| PROBLEM |
Return only the stretch of the material below that begins with the line containing "const unit = new THREE.Group();" and ends with the line containing "zip(*points))), Vector(map(max, zip(*points)))", exactly; both of those lines belong to it.
## Begin
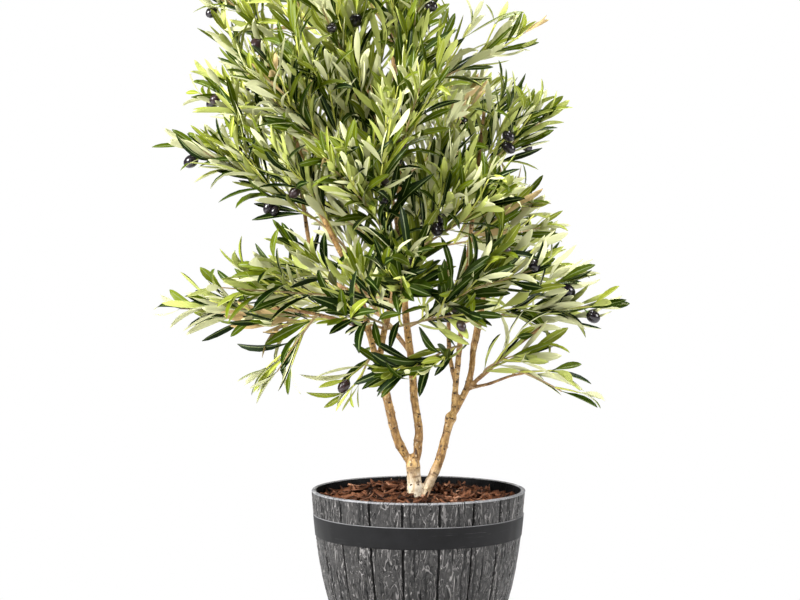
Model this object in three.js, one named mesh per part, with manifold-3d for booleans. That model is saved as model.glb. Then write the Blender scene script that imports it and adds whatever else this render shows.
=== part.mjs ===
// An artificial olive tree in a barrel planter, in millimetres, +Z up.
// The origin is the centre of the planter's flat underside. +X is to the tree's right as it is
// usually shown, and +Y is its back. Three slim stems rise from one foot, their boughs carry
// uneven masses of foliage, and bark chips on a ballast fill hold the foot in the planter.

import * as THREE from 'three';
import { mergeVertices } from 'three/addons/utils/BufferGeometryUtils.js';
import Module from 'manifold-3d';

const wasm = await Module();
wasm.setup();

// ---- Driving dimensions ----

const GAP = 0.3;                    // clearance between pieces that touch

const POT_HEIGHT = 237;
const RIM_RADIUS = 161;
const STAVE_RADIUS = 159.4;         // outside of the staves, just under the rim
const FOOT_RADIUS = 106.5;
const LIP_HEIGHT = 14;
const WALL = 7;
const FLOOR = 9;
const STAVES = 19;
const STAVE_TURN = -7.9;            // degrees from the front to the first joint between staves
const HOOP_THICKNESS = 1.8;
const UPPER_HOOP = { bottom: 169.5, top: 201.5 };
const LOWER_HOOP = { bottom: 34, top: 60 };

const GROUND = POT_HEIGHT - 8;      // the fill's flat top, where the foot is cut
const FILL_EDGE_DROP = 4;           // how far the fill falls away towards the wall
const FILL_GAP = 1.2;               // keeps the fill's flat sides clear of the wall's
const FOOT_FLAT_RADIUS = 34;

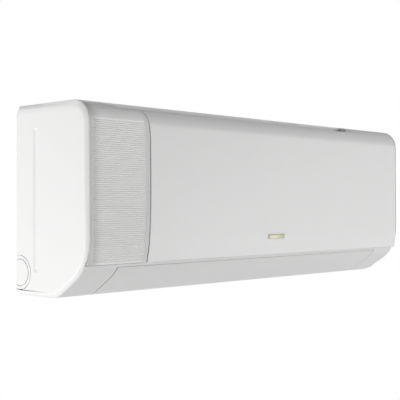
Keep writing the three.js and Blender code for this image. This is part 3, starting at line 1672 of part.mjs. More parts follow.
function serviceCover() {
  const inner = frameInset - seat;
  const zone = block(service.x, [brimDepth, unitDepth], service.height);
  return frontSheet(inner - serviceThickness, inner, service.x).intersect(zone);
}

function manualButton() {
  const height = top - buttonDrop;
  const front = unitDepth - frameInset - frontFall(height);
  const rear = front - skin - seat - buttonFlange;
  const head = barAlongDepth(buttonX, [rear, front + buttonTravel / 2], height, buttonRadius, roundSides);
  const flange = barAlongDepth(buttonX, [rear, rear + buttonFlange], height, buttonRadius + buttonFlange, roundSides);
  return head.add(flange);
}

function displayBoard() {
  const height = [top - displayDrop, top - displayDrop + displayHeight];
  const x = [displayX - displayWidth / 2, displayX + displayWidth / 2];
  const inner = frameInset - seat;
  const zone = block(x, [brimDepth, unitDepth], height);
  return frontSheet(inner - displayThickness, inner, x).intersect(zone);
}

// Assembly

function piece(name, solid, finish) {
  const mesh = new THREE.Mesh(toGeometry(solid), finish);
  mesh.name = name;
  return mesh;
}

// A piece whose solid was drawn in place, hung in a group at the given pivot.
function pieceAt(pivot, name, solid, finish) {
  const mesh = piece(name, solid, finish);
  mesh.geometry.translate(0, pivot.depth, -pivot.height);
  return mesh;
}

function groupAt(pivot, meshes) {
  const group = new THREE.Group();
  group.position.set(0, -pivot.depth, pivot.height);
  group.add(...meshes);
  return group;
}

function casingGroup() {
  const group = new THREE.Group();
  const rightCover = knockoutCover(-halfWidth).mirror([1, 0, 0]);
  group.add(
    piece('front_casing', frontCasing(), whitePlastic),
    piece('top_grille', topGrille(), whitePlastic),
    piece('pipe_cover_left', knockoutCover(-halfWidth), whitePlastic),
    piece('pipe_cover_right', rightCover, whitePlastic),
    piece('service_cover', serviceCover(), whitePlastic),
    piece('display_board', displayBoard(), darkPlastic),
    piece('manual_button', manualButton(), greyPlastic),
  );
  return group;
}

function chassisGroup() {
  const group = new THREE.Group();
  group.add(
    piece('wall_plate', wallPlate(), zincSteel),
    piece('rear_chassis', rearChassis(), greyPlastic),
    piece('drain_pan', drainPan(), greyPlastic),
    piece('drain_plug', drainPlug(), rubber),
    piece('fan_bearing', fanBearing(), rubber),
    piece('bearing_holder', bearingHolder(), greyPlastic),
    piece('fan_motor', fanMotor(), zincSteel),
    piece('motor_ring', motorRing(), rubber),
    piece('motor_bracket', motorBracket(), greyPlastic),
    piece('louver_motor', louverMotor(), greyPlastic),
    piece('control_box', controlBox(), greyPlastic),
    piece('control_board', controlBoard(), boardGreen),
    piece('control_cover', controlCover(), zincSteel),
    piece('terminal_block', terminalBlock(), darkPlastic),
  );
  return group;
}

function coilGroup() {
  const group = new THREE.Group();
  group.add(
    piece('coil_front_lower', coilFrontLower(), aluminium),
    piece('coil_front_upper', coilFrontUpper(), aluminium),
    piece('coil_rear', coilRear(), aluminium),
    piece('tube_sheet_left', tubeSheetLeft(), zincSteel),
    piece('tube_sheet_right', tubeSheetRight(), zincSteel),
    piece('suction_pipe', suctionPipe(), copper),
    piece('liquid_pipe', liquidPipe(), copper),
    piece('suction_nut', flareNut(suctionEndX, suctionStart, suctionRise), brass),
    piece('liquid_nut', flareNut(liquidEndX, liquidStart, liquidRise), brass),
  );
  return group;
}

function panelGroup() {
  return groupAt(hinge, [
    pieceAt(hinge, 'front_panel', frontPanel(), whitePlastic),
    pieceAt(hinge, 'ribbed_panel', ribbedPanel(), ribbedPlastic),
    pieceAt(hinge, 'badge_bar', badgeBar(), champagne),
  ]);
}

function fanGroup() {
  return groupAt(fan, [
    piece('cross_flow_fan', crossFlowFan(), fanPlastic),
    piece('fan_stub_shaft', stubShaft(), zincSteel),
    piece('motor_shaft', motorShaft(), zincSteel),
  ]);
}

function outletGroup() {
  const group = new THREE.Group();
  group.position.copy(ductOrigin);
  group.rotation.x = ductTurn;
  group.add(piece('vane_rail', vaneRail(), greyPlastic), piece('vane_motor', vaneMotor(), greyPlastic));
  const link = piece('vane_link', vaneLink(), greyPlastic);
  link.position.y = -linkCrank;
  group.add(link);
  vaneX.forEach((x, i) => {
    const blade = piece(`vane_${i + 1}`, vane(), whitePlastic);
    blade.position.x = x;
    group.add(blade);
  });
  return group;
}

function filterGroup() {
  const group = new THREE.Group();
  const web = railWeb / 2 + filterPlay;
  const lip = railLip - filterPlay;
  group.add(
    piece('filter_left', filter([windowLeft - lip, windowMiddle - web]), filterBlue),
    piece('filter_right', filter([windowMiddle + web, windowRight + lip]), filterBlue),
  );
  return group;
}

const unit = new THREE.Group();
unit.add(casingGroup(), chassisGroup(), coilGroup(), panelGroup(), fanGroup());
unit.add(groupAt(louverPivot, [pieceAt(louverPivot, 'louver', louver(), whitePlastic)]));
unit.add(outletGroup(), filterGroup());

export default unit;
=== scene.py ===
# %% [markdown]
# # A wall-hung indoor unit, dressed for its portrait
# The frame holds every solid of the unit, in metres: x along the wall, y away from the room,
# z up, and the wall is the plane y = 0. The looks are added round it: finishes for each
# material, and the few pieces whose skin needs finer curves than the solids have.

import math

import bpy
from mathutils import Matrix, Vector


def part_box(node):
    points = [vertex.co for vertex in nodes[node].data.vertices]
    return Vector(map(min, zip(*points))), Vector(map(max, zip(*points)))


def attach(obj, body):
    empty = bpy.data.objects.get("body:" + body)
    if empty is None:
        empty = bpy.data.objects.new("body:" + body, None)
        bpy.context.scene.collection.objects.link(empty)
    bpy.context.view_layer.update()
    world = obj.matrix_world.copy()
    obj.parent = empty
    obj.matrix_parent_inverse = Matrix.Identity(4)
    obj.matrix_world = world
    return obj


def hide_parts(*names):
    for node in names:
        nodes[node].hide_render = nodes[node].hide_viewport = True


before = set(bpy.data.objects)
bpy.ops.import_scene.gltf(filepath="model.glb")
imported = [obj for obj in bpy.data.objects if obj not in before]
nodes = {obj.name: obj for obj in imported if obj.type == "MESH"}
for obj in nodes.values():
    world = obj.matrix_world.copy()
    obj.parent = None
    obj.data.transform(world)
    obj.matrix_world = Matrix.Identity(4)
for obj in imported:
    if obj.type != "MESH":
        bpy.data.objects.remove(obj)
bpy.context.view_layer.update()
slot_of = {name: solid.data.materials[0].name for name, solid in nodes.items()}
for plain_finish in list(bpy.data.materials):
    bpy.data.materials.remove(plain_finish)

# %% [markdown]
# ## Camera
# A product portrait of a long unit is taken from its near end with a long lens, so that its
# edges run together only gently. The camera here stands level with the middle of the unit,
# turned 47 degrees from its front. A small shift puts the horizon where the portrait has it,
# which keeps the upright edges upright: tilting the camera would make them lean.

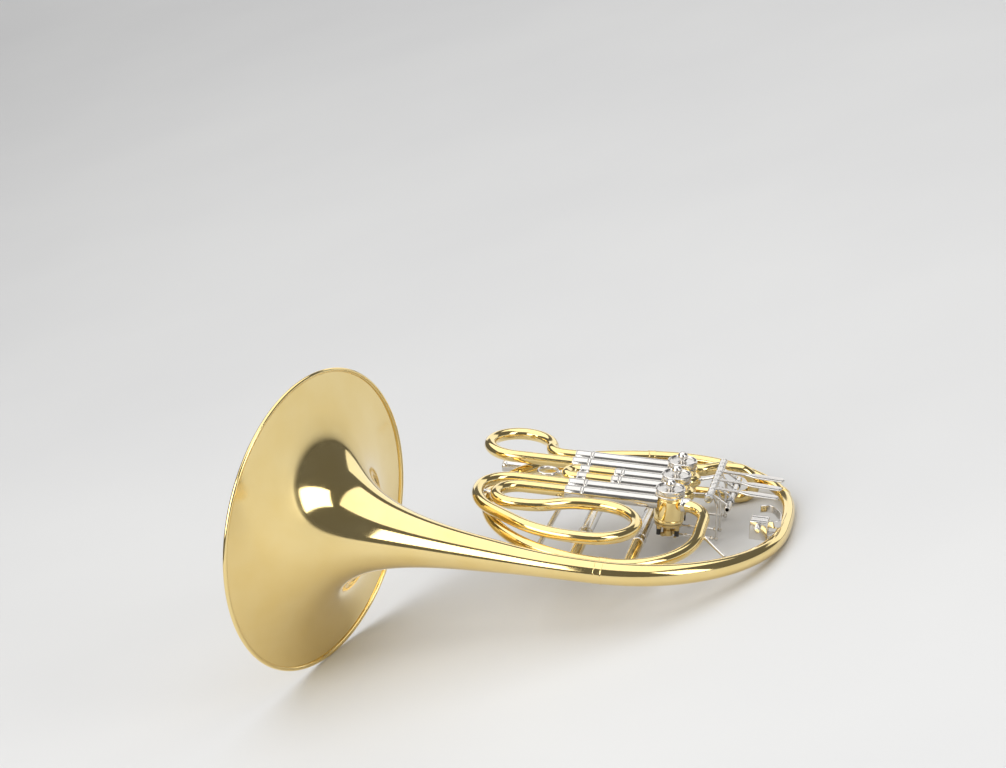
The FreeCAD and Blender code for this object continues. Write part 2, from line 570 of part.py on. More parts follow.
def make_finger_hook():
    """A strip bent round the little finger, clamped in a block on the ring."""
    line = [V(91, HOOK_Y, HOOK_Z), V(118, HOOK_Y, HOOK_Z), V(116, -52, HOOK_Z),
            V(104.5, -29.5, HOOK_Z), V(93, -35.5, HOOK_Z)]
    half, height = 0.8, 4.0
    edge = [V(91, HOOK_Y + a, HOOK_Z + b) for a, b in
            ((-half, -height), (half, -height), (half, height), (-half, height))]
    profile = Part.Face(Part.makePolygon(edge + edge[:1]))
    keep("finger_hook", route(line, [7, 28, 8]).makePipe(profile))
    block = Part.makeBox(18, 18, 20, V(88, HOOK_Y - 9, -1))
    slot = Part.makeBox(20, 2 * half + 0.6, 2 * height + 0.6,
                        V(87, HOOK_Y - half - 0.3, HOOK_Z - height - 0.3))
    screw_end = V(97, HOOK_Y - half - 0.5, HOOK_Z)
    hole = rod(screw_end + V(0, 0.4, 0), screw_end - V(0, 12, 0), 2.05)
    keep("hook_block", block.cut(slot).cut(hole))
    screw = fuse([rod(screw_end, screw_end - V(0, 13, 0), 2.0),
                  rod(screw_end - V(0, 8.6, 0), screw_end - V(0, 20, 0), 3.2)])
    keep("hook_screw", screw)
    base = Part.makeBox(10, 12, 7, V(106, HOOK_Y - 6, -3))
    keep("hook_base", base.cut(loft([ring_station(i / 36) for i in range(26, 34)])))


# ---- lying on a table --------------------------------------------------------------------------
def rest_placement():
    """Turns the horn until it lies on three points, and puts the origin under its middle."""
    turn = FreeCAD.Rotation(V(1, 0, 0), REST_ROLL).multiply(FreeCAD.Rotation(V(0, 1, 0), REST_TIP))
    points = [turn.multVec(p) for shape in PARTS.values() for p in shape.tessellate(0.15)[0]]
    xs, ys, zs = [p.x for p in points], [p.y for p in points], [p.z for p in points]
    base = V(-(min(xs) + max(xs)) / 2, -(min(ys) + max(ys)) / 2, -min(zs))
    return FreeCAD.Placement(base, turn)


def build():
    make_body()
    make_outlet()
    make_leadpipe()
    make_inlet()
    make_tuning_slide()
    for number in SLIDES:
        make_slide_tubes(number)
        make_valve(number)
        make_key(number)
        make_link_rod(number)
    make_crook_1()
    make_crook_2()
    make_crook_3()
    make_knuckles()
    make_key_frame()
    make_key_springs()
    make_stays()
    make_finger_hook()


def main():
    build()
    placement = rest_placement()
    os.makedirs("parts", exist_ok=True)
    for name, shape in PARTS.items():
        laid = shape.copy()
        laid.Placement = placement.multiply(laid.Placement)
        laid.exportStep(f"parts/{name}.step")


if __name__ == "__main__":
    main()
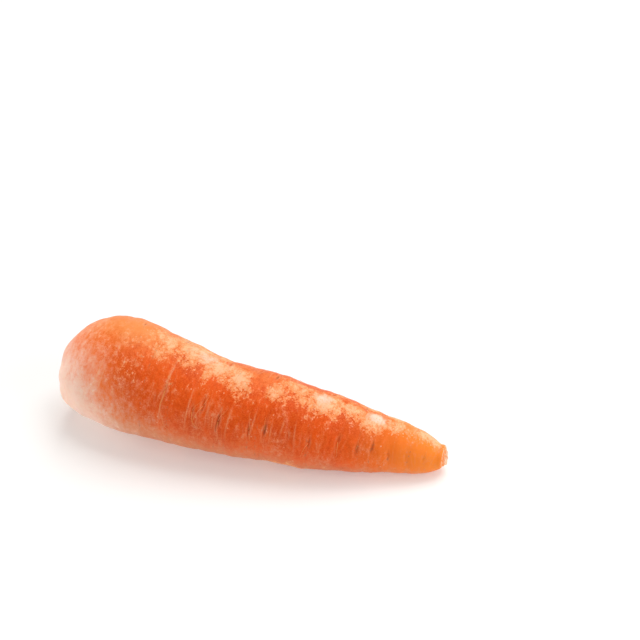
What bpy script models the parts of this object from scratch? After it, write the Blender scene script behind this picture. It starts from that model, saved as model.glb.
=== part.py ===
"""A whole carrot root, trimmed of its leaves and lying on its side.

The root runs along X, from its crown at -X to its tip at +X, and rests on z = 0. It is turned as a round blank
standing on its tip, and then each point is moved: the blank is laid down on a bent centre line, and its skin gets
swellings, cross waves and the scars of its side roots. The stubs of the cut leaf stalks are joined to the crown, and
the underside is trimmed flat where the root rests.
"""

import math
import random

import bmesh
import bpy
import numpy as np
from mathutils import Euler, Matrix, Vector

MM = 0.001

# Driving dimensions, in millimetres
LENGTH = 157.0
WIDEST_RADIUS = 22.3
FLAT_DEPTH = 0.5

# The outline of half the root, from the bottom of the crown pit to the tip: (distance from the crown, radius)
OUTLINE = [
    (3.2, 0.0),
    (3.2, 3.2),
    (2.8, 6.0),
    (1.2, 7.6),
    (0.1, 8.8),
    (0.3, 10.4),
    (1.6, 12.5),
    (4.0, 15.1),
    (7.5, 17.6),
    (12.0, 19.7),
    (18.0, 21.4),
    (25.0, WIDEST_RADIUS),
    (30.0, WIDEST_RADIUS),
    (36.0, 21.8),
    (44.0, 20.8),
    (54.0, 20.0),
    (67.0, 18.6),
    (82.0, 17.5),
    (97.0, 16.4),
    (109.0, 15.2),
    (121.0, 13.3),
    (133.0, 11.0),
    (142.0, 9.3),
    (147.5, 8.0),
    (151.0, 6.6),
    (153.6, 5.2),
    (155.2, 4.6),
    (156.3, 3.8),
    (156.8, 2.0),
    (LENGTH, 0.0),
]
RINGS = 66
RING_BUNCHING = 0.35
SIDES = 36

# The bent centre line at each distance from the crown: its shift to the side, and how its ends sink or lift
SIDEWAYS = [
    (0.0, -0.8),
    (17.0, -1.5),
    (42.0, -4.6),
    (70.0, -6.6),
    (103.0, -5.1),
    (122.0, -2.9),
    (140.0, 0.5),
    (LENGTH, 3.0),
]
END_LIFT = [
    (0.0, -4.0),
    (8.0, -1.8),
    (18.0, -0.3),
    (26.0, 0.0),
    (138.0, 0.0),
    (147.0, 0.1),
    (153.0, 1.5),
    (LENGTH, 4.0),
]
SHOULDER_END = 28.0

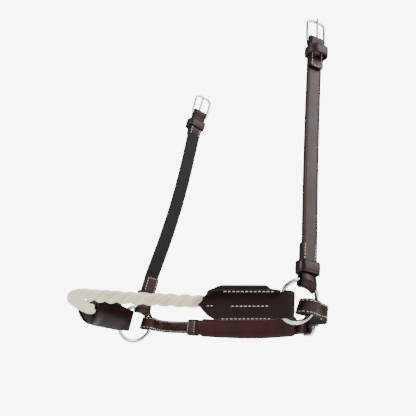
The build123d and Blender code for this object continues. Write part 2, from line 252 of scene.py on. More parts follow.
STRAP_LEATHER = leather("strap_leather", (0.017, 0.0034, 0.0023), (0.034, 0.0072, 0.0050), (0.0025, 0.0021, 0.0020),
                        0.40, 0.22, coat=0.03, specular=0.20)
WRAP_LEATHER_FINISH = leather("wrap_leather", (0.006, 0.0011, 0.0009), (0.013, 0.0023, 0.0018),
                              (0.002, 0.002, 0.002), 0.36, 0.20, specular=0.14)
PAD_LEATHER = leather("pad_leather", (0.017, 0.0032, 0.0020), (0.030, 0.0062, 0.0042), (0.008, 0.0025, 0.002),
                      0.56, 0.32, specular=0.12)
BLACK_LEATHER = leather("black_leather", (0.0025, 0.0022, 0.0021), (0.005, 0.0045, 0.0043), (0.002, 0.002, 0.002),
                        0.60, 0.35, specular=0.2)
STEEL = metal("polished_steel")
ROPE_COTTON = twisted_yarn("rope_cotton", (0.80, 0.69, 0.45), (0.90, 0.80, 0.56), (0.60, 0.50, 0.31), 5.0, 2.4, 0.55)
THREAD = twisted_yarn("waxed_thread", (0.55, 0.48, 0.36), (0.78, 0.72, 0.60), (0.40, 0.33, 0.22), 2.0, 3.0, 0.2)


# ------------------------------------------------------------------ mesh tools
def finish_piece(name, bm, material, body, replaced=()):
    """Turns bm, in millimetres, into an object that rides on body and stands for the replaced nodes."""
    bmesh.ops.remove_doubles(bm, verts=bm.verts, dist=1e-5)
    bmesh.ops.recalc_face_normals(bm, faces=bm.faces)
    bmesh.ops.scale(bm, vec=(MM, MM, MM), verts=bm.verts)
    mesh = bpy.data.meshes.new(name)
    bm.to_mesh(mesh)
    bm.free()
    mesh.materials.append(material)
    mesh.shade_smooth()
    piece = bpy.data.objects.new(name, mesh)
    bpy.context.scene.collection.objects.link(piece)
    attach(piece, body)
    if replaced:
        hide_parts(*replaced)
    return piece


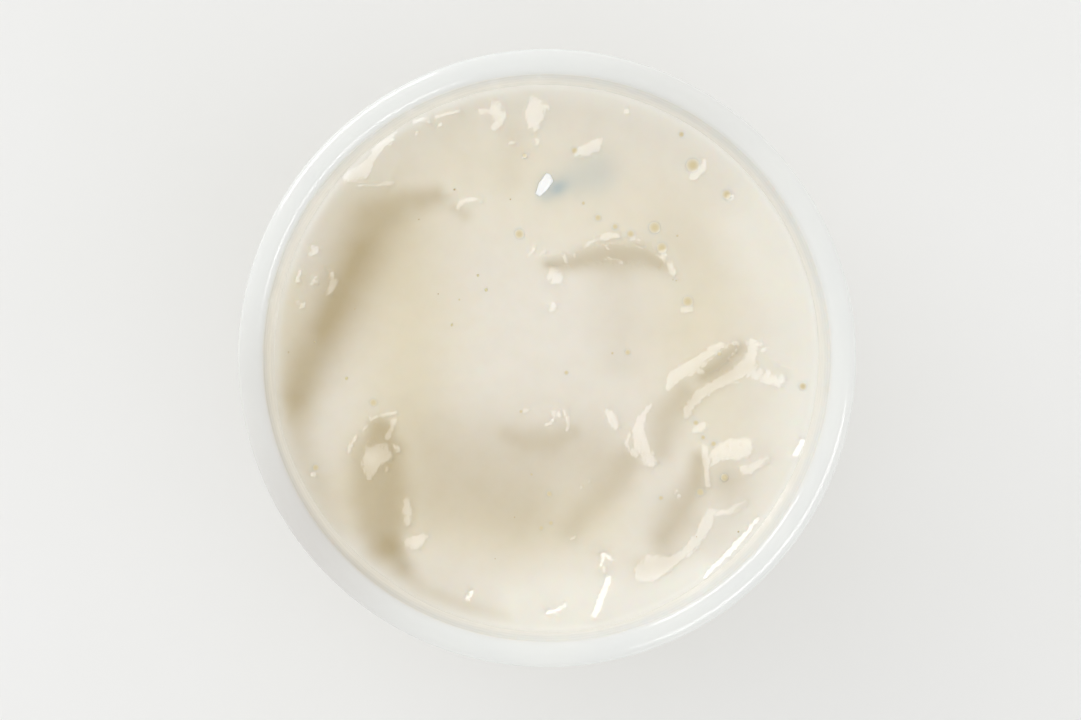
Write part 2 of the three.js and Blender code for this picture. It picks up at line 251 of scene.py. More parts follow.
## End
| FINAL RESULT |
const unit = new THREE.Group();
unit.add(casingGroup(), chassisGroup(), coilGroup(), panelGroup(), fanGroup());
unit.add(groupAt(louverPivot, [pieceAt(louverPivot, 'louver', louver(), whitePlastic)]));
unit.add(outletGroup(), filterGroup());

export default unit;
=== scene.py ===
# %% [markdown]
# # A wall-hung indoor unit, dressed for its portrait
# The frame holds every solid of the unit, in metres: x along the wall, y away from the room,
# z up, and the wall is the plane y = 0. The looks are added round it: finishes for each
# material, and the few pieces whose skin needs finer curves than the solids have.

import math

import bpy
from mathutils import Matrix, Vector


def part_box(node):
    points = [vertex.co for vertex in nodes[node].data.vertices]
    return Vector(map(min, zip(*points))), Vector(map(max, zip(*points)))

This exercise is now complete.